Adjustments for (almost) all of God’s creatures
RURAL SOLON– As you pull into the driveway of Jake and Helen Beck’s home, a pair of horses trot over to the fence to look you over.
It’s no surprise the equines are there. Horses have been a large part of Helen’s life, and now they make up most of her veterinary practice.
Helen Beck, DVM, provides veterinary care, primarily to horses. She’s also one of a growing number of animal chiropractors providing adjustments to traditional family pets such as dogs and cats, with the background and knowledge to care for almost any of God’s creatures, great or small.
A native of Cascade, the doctor attended Loras College in Dubuque for four years of biochemistry before embarking on four years of veterinary school at Iowa State University in Ames.
“I always knew I wanted to be a vet,” she said adding, “I’ve never wanted to be anything other than a vet.”
After graduating in 2008 with her doctorate in veterinary medicine, Dr. Beck worked in a private practice, as she said, “developing my skill set,” when she noticed animals who weren’t overtly lame, didn’t have an obvious injury, yet they didn’t look comfortable carrying themselves. “They just didn’t look right,” she said. “(As a vet), you look at your skill set and it’s like, what traditional medicine can we do to help this animal?” She was working with veterinarians trained in chiropractic, and said, “having that alternative, complementary aspect to it, I saw wonders in those animals.” Seeing positive results led Dr. Beck to take additional specialized training in animal chiropractic care.
“It’s becoming more mainstream,” Dr. Beck said. “They have a spine, just like we have a spine, they have the same type of pathology (as humans), the principles are all the same. You’re just trying to restore normal motility (ability of movement) of each vertebral joint. You’re trying to reduce muscle spasm, any type of edema.” The doctor said initially she had no idea how chiropractic care worked, “I just knew it worked for people.” As she progressed through the training, the science of chiropractic intrigued her.
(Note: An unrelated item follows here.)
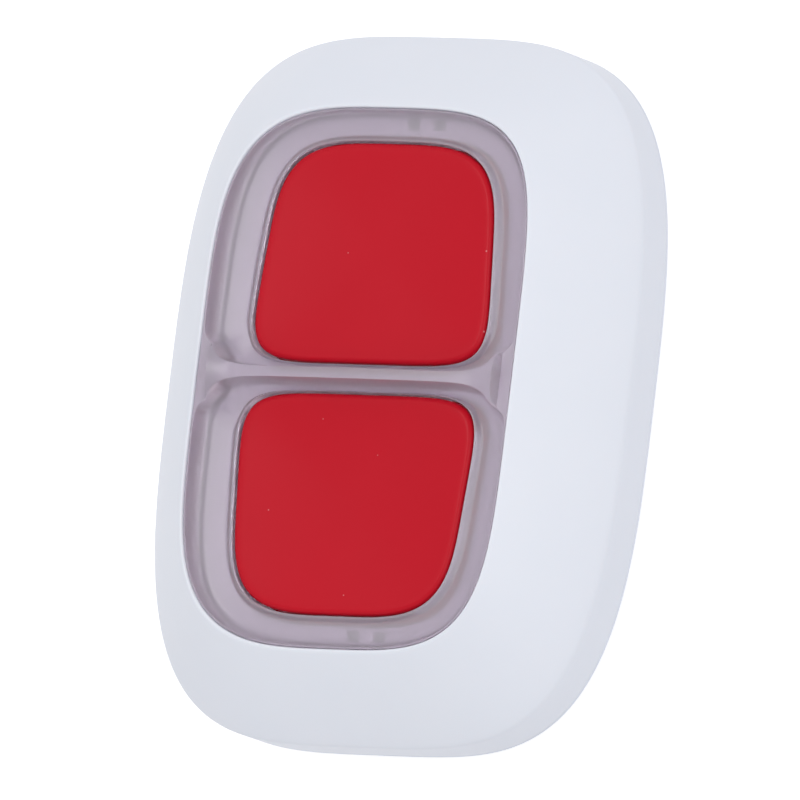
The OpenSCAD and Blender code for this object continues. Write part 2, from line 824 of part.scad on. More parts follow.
// Radio shield: its place across, its shares of the room, its width, height and sheet
shield_x = -4.7;
shield_share = 0.46;
shield_length_share = 0.61;
shield_w = 8;
shield_h = 1.5;
shield_t = 0.2;
// Processor, crystal and the rows of small parts
processor_x = 4.2;
processor_share = 0.47;
processor_size = [4.6, 4.6, 0.9];
crystal_x = 6.6;
crystal_share = 0.3;
crystal_size = [2.5, 2, 0.7];
chip_size = [0.45, 1, 0.35];
chip_pitch = 0.75;
chips_x = 6.9;
chips_share = 0.61;
chips_top_x = -8;
chips_top_share = 0.14;
chip_count = 3;

// A bent steel strip on two legs above the board
module antenna() {
    leg_x = (antenna_l - antenna_t) / 2;
    y = end_y(antenna_share);
    color(steel) union() {
        block([0, y], board_top + antenna_h - antenna_t, [antenna_l, antenna_w, antenna_t]);
        for (sx = [-1, 1]) {
            block([sx * leg_x, y], board_top, [antenna_t, antenna_w, antenna_h]);
        }
    }
}

// A pressed can over the radio, open towards the board
module radio_shield() {
    at = [shield_x, -end_y(shield_share)];
    l = shield_length_share * end_room;
    color(steel) difference() {
        block(at, board_z - shield_h, [shield_w, l, shield_h]);
        block(at, board_z - shield_h + shield_t, [shield_w - 2 * shield_t, l - 2 * shield_t, shield_h]);
    }
}

module processor() {
    color(moulding_black)
        block([processor_x, -end_y(processor_share)], board_z - processor_size[2], processor_size);
}

module crystal() {
    color(steel) block([crystal_x, end_y(crystal_share)], board_z - crystal_size[2], crystal_size);
}

// Two rows of small parts, one at each end of the board
module chip_parts() {
    starts = [[chips_x, -end_y(chips_share)], [chips_top_x, end_y(chips_top_share)]];
    color("#B9A582") for (at = starts) {
        for (i = [0 : chip_count - 1]) {
            block(at + [i * chip_pitch, 0], board_z - chip_size[2], chip_size);
        }
    }
}

// Coin cell, holder and contacts

// Thickness of the cell's steel can
can_t = 0.25;
// Height of the can's wall, as a share of the cell
can_share = 0.86;
// How far the crimped edge leans in
crimp = 0.5;
// Thickness of the plastic ring between can and cap
cell_seal_t = 0.5;
// Sheet thickness, width and reach of the contacts
contact_t = 0.25;
contact_w = 5;
contact_reach = 2;
contact_foot = 1.2;
// Width of the slots in the holder's wall
holder_slot_w = 5.6;
// Width of the holder's floor under the cell's edge
holder_floor_w = 2.4;
// Height of the cell that the holder's wall leaves free
holder_low = 0.8;
can_h = cell_h * can_share;

// The steel cup of the cell, with its edge crimped in
module cell_can() {
    inner_r = cell_r - can_t;
    can_top = cell_z + can_h;
    outline = [[0, cell_z], [cell_r, cell_z], [cell_r, can_top - crimp], [cell_r - crimp, can_top],
        [inner_r - crimp, can_top - can_t / 2], [inner_r, can_top - crimp - can_t / 2],
        [inner_r, cell_z + can_t], [0, cell_z + can_t]];
    color(steel) rotate_extrude() polygon(outline);
}

// The ring that seals the cap in the can
module cell_gasket() {
    seal_r = cell_r - can_t - touch_gap / 5;
    seal_top = cell_z + can_h - crimp - can_t;
    color("#3A3C40") difference() {
        rod(seal_r, cell_z + can_t, seal_top - cell_z - can_t);
        rod(seal_r - cell_seal_t, cell_z - over, cell_h + over);
    }
}

// The round cap that stands out of the can
module cell_cap() {
    cap_r = cell_r - can_t - cell_seal_t - 2 * touch_gap / 5;
    neck_r = cap_r - crimp;
    foot = cell_z + 2 * can_t;
    color(steel) rotate_extrude() polygon([[0, cell_top - can_t], [neck_r - can_t, cell_top - can_t],
        [cap_r - can_t, cell_z + can_h - crimp - 2 * can_t], [cap_r - can_t, foot], [cap_r, foot],
        [cap_r, cell_z + can_h - crimp - can_t], [neck_r, cell_top], [0, cell_top]]);
}

// The packed electrodes inside
module cell_filling() {
    fill_r = cell_r - can_t - cell_seal_t - 2 * can_t - touch_gap;
    color("#6E7074") rod(fill_r, cell_z + can_t, can_h - crimp - 3 * can_t);
}

// The ring-shaped holder with a floor under the cell's edge, two contact slots and a finger gap
module cell_holder() {
    wall_z = cell_z + holder_low;
    floor_z = cell_top + touch_gap;
    color(moulding_black) difference() {
        rod(holder_out, wall_z, board_z - wall_z);
        rod(holder_in, wall_z - over, floor_z - wall_z + over);
        rod(holder_in - holder_floor_w, wall_z - over, board_z - wall_z + 2 * over);
        for (sx = [-1, 1]) {
            block([sx * holder_out, 0], wall_z - over,
                [2 * (holder_wall + over), holder_slot_w, board_z - wall_z + 2 * over]);
        }
        block([0, -holder_out], wall_z - over,
            [holder_slot_w, 2 * (holder_wall + over), floor_z - wall_z + over]);
    }
}

// Two spring hooks that reach round the cell's edge to its back
module positive_contacts() {
    leg_x = holder_in + contact_t / 2;
    hook_z = cell_z - touch_gap - contact_t;
    color(gold) for (sx = [-1, 1]) {
        union() {
            block([sx * leg_x, 0], hook_z, [contact_t, contact_w, board_z - hook_z]);
            block([sx * (leg_x - contact_reach / 2), 0], hook_z, [contact_reach, contact_w, contact_t]);
            block([sx * (leg_x + contact_foot / 2), 0], board_z - contact_t,
                [contact_foot, contact_w, contact_t]);
        }
    }
}

// A leaf that springs from the board down to the cell's cap
module negative_contact() {
    foot = contact_foot;
    reach = contact_reach;
    low = cell_top + touch_gap;
    top = board_z;
    under = board_z - contact_t;
    dip = reach / 2;
    profile = [[-reach - foot, under], [-reach, under], [-dip, low], [dip, low], [reach, under],
        [reach + foot, under], [reach + foot, top], [reach - contact_t / 2, top],
        [dip - contact_t / 2, low + contact_t], [-dip + contact_t / 2, low + contact_t],
        [-reach + contact_t / 2, top], [-reach - foot, top]];
    color(gold) translate([0, contact_w / 2, 0]) rotate([90, 0, 0])
        linear_extrude(height = contact_w) polygon(profile);
}

// Rear housing and its gasket

// Shares of the lower slope's fall at which it has a ring
fall_shares = [0.2, 0.4, 0.6, 0.8];
// Angle of the slope where it meets the rounded edge of the flat back, and the rings up to it
foot_lean = 39;
foot_angles = [for (k = [0 : 3]) foot_lean * k / 3];
foot_top = foot_round * (1 - cos(foot_lean));
// How much less the inner slope runs in than the outer one
inner_run_less = 0.9;
// How far the inner slope's upper end lies below the seam and its lower end above the floor
inner_lead = 0.4;
// Rounding of the inner floor's edge
floor_round = 0.5;
// Depth of the pocket for the strap, the wall round it and its gap from the cell holder
strap_pocket_h = 4.3;
strap_wall = 1;
strap_gap = 0.4;
// How far the pocket's end lies inside the widest line, and the height of the bore
strap_end_inset = 5.4;
strap_bore_z = 2.6;
// Start and end of the pocket along the device
pocket_start = holder_out + strap_gap + strap_wall;
pocket_end = body_l / 2 - strap_end_inset;
// Notch in which a coin opens the case: its length, height and place
notch_l = 6;
notch_h = 0.7;
notch_d = 0.6;
// Ring of ribs on the floor that keeps the cell in its holder
cradle_r = 5;
cradle_t = 0.8;

// The rear shell's outer rings from the flat back to the seam, drawn in by an inset and raised by a floor
function rear_rings(inset, floor_t) =
    let (fall = parting_z - seam - foot_top - floor_t)
    concat(
        [for (a = foot_angles) lift(body_oval(inset + foot_inset + foot_round * (sin(foot_lean) - sin(a))),
            floor_t + foot_round * (1 - cos(a)))],
        [for (k = [len(fall_shares) - 1 : -1 : 0]) let (u = fall_shares[k])
            lift(body_oval(inset + foot_inset * (1 - slope_run(u))), parting_z - seam - u * fall)],
        [lift(body_oval(inset), parting_z - seam)]);

// A block on the inside of the shell that the strap's pocket and bore are cut from
module strap_block() {
    width = strap_pocket_w + 2 * strap_wall;
    top = strap_pocket_h + strap_wall;
    intersection() {
        stack_solid(rear_rings(wall / 2, back_t / 2));
        translate([-width / 2, pocket_start - strap_wall, 0]) cube([width, body_l / 2, top]);
    }
}

// The white lower shell: flat back, sloping sides, tongue, cradle, strap bore and opening notch
module rear_housing() {
    run = foot_inset - inner_run_less;
    drop = parting_z - back_t - 2 * inner_lead;
    rings = concat(
        rear_rings(0, 0),
        [lift(body_oval(seam), parting_z), lift(body_oval(tongue_inset), parting_z)],
        [lift(body_oval(tongue_inset), parting_z + tongue_h), lift(body_oval(wall), parting_z + tongue_h)],
        [lift(body_oval(wall), parting_z - inner_lead)],
        [for (u = concat(fall_shares, [1]))
            lift(body_oval(wall + run * (1 - slope_run(u))), parting_z - inner_lead - u * drop)],
        [lift(body_oval(wall + run + floor_round), back_t)]);
    color(shell_white) difference() {
        union() {
            stack_solid(rings);
            strap_block();
            difference() {
                rod(cradle_r, back_t / 2, back_t / 2 + cell_gap - touch_gap);
                rod(cradle_r - cradle_t, back_t / 2 - over, back_t + cell_gap);
            }
        }
        translate([-strap_pocket_w / 2, pocket_start, -over])
            cube([strap_pocket_w, pocket_end - pocket_start, strap_pocket_h + over]);
        translate([0, pocket_end - over, strap_bore_z]) rotate([-90, 0, 0])
            cylinder(r = strap_r, h = body_l / 2 - pocket_end + 2 * over);
        translate([-body_w / 2 - over, -notch_l / 2, parting_z - notch_h])
            cube([notch_d + over, notch_l, notch_h + over]);
    }
}

// The flat silicone ring that the tongue presses
module rear_gasket() {
    z = parting_z + tongue_h + fit_clear / 2;
    color(silicone_grey) difference() {
        plate(body_oval(tongue_inset), z, gasket_h);
        plate(body_oval(wall), z - over, gasket_h + 2 * over);
    }
}

front_housing();
lens_frame();
light_pipes();
button_guide();
sealing_mat();
upper_bellows();
lower_bellows();
chassis();
circuit_board();
upper_switch_base();
lower_switch_base();
upper_switch_terminals();
lower_switch_terminals();
upper_snap_dome();
lower_snap_dome();
upper_switch_cover();
lower_switch_cover();
indicator_leds();
antenna();
radio_shield();
processor();
crystal();
chip_parts();
cell_holder();
cell_can();
cell_gasket();
cell_filling();
cell_cap();
positive_contacts();
negative_contact();
board_screws();
rear_gasket();
rear_housing();
upper_button();
lower_button();
upper_plunger();
lower_plunger();
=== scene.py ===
"""Looks of a wireless double panic button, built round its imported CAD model.

Every size below is in millimetres in the row frame: the device lies on its flat back, X runs across it,
Y towards the end with the strap hole and Z out of the face with the two red caps.
"""
import logging
import math
from abc import ABC, abstractmethod
from dataclasses import dataclass, field
from enum import Enum
from typing import Any, Callable, Sequence

import bmesh
import bpy
import numpy as np
from mathutils import Matrix, Vector
from numpy.typing import NDArray


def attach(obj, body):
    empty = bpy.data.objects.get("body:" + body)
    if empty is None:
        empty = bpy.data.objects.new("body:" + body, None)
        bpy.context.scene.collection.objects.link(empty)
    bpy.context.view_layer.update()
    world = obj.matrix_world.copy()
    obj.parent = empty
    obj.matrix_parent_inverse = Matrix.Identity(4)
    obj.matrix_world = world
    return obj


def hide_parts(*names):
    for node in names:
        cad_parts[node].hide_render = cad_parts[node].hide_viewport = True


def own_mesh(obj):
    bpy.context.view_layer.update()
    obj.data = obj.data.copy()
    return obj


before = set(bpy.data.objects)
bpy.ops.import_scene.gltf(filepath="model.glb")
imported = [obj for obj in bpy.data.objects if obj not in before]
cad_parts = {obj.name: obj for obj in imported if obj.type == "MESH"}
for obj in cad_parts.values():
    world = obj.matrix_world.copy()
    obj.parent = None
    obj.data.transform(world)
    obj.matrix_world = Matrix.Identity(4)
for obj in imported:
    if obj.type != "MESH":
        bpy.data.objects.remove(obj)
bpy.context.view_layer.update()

LOG = logging.getLogger("panic_button")
# One millimetre in metres.
MM = 0.001
# Points nearer to one another than this are merged.
MERGE_MM = 0.0004
# Points on a cylinder's circle.
ROD_POINTS = 64
# How often an interval is halved to find where a ray leaves a shape.
HALVINGS = 40
# The least divisor, and the largest length that counts as zero.
TINY = 1e-6
ZERO = 1e-9
Floats = NDArray[np.float64]
Ints = NDArray[np.int64]


class Half(Enum):
    """Which half of the face a cap lies on, as the sign of its Y."""

    UPPER = 1
    LOWER = -1


def linear(hex_code: str) -> tuple[float, float, float, float]:
    """Turns an sRGB hex colour into linear values.

    Args:
        hex_code: a colour such as "#E2E5EE".

    Returns:
        Red, green, blue and an alpha of one, all linear.
    """
    channels = [int(hex_code[i:i + 2], 16) / 255 for i in (1, 3, 5)]
    red, green, blue = (c / 12.92 if c <= 0.04045 else ((c + 0.055) / 1.055) ** 2.4 for c in channels)
    return red, green, blue, 1.0


def add_node(material: bpy.types.ID, kind: str, inputs: dict[Any, Any] | None = None,
             **settings: Any) -> bpy.types.Node:
    """Adds one shader node with its settings and its inputs.

    Args:
        material: the material or world that gets the node.
        kind: the node's type, such as "ShaderNodeTexNoise".
        inputs: input names or numbers, each with a value, or with an output socket that is linked to it.
        settings: the node's own properties.

    Returns:
        The new node.
    """
    tree = material.node_tree
    node = tree.nodes.new(kind)
    for key, value in settings.items():
        setattr(node, key, value)
    for key, value in (inputs or {}).items():
        if isinstance(value, bpy.types.NodeSocket):
            tree.links.new(value, node.inputs[key])
        else:
            node.inputs[key].default_value = value
    return node


def new_material(name: str) -> bpy.types.Material:
    """Makes an empty node material.

    Args:
        name: its name.

    Returns:
        The material, with no nodes.
    """
    material = bpy.data.materials.new(name)
    material.use_nodes = True
    material.node_tree.nodes.clear()
    return material


def per_metre(size_mm: float) -> float:
    """Gives the texture scale at which one feature is as wide as a size in millimetres."""
    return 1.0 / (size_mm * MM)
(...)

The Veterinary Medical Association, she pointed out, is giving more and more consideration to chiropractic care, and is looking at ways to standardize the practice. “When I took the course work, it was both human chiropractors and veterinarians.” She said it was interesting having two different professions, and two different perspectives learning side-by-side. “But depending on what state you practice in, some states consider animal chiropractic a veterinary procedure so a non-veterinary chiropractor could not, legally, adjust. There’s still some gray area there.”
Dr. Beck knows of two other animal chiropractors in the corridor area. A web search turned up seven in Iowa certified by the American Veterinary Chiropractic Association, which includes both doctors of chiropractic and doctors of veterinary medicine.
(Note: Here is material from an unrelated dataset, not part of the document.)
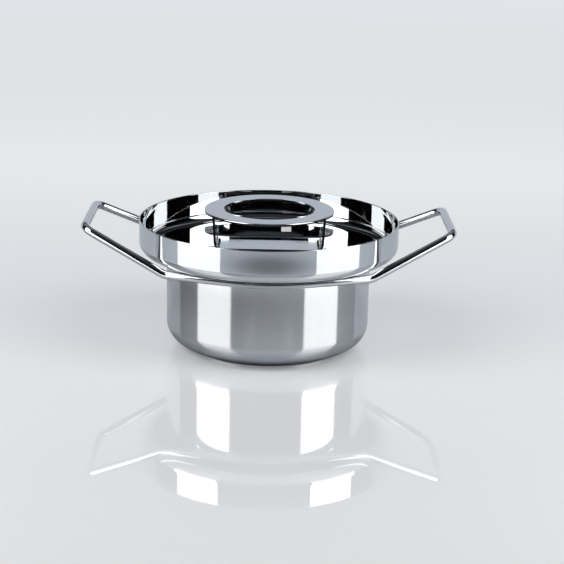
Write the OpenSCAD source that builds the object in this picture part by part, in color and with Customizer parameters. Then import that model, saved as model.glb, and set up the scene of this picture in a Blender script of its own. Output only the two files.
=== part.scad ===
/* [Pot] */
// Outer diameter of the straight body
body_d = 200; // [180:1:208]
// Height of the rim above the table
rim_z = 126.5; // [116:0.5:160]
// Height of the shoulder's underside above the table
shoulder_z = 94.4; // [84:0.2:104]
// Outer diameter of the collar above the shoulder
collar_d = 254; // [246:1:290]
// Thickness of the steel sheet of the pot
sheet_t = 1.2; // [0.8:0.1:1.6]
// Outer radius between the body's wall and its floor
floor_r = 21; // [12:1:24]
// Outer radius between the shoulder and the collar's wall
collar_r = 10; // [6:0.5:14]
// Radius of the hollow under the shoulder, where the handle rod nests
shoulder_r = 6; // [5:0.2:8]

/* [Base] */
// Step in from the edge of the pot's flat floor to the edge of the base
base_step = 1; // [0.5:0.5:15]
// Thickness of the aluminium core
core_t = 2.5; // [1.5:0.1:5]
// Thickness of the steel cap around the core
cap_t = 0.5; // [0.4:0.1:0.8]
// Radius of the cap's lower edge
cap_r = 1.5; // [1:0.1:1.8]

/* [Handle rods] */
// Diameter of the handle rod
rod_d = 8; // [6:0.5:9]
// Gap between the rod and the body's wall, filled only at the welds
rod_gap = 0.1; // [0.05:0.05:0.4]
// Angle in plan between the rod's straight stretch and the line across both handles
sweep_a = 18.5; // [14:0.5:22]
// How far inside the line of the collar's wall the rod starts to rise
rise_in = 3; // [1:0.5:6]
// Room for the hand between the collar's wall and the grip
hand_gap = 44; // [34:1:70]
// Height of the middle of the grip above the table
grip_z = 126; // [110:1:145]
// Centre-line radius of the bend where the rod starts to rise
rise_r = 22; // [12:1:40]
// Centre-line radius of the two bends beside the grip
grip_r = 13; // [9:0.5:16]
// Angle around the pot from the butt weld to the middle of a seat weld
seat_weld_a = 10; // [8:0.5:11]
// Length along the body of one seat weld, between rod and shoulder
seat_weld_l = 22; // [10:1:26]
// Height of a seat weld's lower edge above the middle of the rod
seat_weld_rise = 1.8; // [1.2:0.1:2.4]
// Thickness of the butt weld that joins the two rods
butt_weld_t = 1; // [0.6:0.1:2]

/* [Lid] */
// Thickness of the lid's plate
lid_t = 1.5; // [1:0.1:3]
// Sideways play between the lid's flat underside and the seat
lid_gap = 0.3; // [0.2:0.1:1]

/* [Lid handle] */
// Outer diameter of the ring
ring_d = 127; // [110:1:140]
// Diameter of the hole in the ring
ring_hole_d = 89; // [70:1:96]
// Thickness of the ring
ring_t = 2.5; // [2:0.1:4]
// Height of the ring's top above the rim
ring_rise = 9.3; // [4:0.1:20]
// Thickness of the bracket's strip
strip_t = 2.5; // [1.5:0.1:3]
// Width of the bracket's strip
strip_w = 36; // [24:1:44]
// Outward lean of the bracket's legs, in degrees
leg_lean = 3; // [0:0.5:6]
// Inner radius of the bracket's two bends
strip_r = 6; // [3:0.5:9]
// Diameter of one spot weld between bracket and lid
spot_d = 5; // [4:0.5:6]
// Distance between spot welds along the bracket's foot
spot_pitch_x = 60; // [30:1:66]
// Distance between spot welds across the bracket's foot
spot_pitch_y = 20; // [12:1:24]
// Leg length of the fillet welds under the ring
fillet_s = 1.5; // [1:0.1:2.5]
// Radius of the fillet welds' hollow face
fillet_hollow_r = 1.2; // [0.8:0.1:1.2]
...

She later took a position with the U.S. Department of Agriculture (USDA) in West Liberty before pursuing her own veterinary and chiropractic practice, Beck Equine & Chiropractic, which was established in August 2013.
“I’ve modeled my business to be more routine equine care. We debated as a family quite a bit as to whether I was going to do emergency services. Right now I’m doing the routine things, dentistry, vaccines, general wellness exams, and farrier consults, as opposed to being on-call 24-7-365.” Dentistry and chiropractic have quickly become the bulk of her practice.
“The beauty of dentistry is, especially doing a horse, you’ve got the client right there and you can show them a ‘before,’ and once you get the mouth open, they can see the sharp points, the pathology. They know it’s causing issues. You go in, you float them, you take care of the issues and you can show them an ‘after’ and they love it.” As with humans, preventative dental care can make a tremendous difference. “If you get on those horses at a young age, and correct any problems they have, it helps them throughout their life.” Some who scoff at dental care for horses point to horses living in the wild that have never known the feel of a veterinary file. “Horses in the wild don’t live to be 20, 25, 30 years old. The life expectancy for horses is getting so long, so this can really help them.”
Dr. Beck travels to her clients’ locations for a variety of reasons including, especially in the case of chiropractic visits, the comfort of the client’s animal being in their own familiar environment. She also relies heavily on the animal’s owner to help with diagnosing the problem along with her observations.
“What’s interesting in the veterinary world, you have people who are very astute to their animal’s habits, and they will notice the most minute changes, and they’re accurate in their observations. Then others won’t notice changes. You do the best you can.” On the chiropractic side, she said, many owners are attuned to the comfort of their animals, noticing if they are more reluctant to jump up into the car, or looking uncomfortable lying down, for example.
The Becks chose the Solon-Shueyville area to settle, and Dr. Beck started her practice after she left the USDA.
“This is something I’ve always wanted to do, and I really missed the client interaction, seeing patients, practicing medicine. I decided if I don’t try now, when am I going to?” The Becks knew they wanted to be located close to the corridor and have some land. “We absolutely love it here,” she said. Trails, the lake and the strong reputation of the Solon schools also drew them in, along with the ability to have horses. “I feel like we kind of found this place as a diamond in the rough.”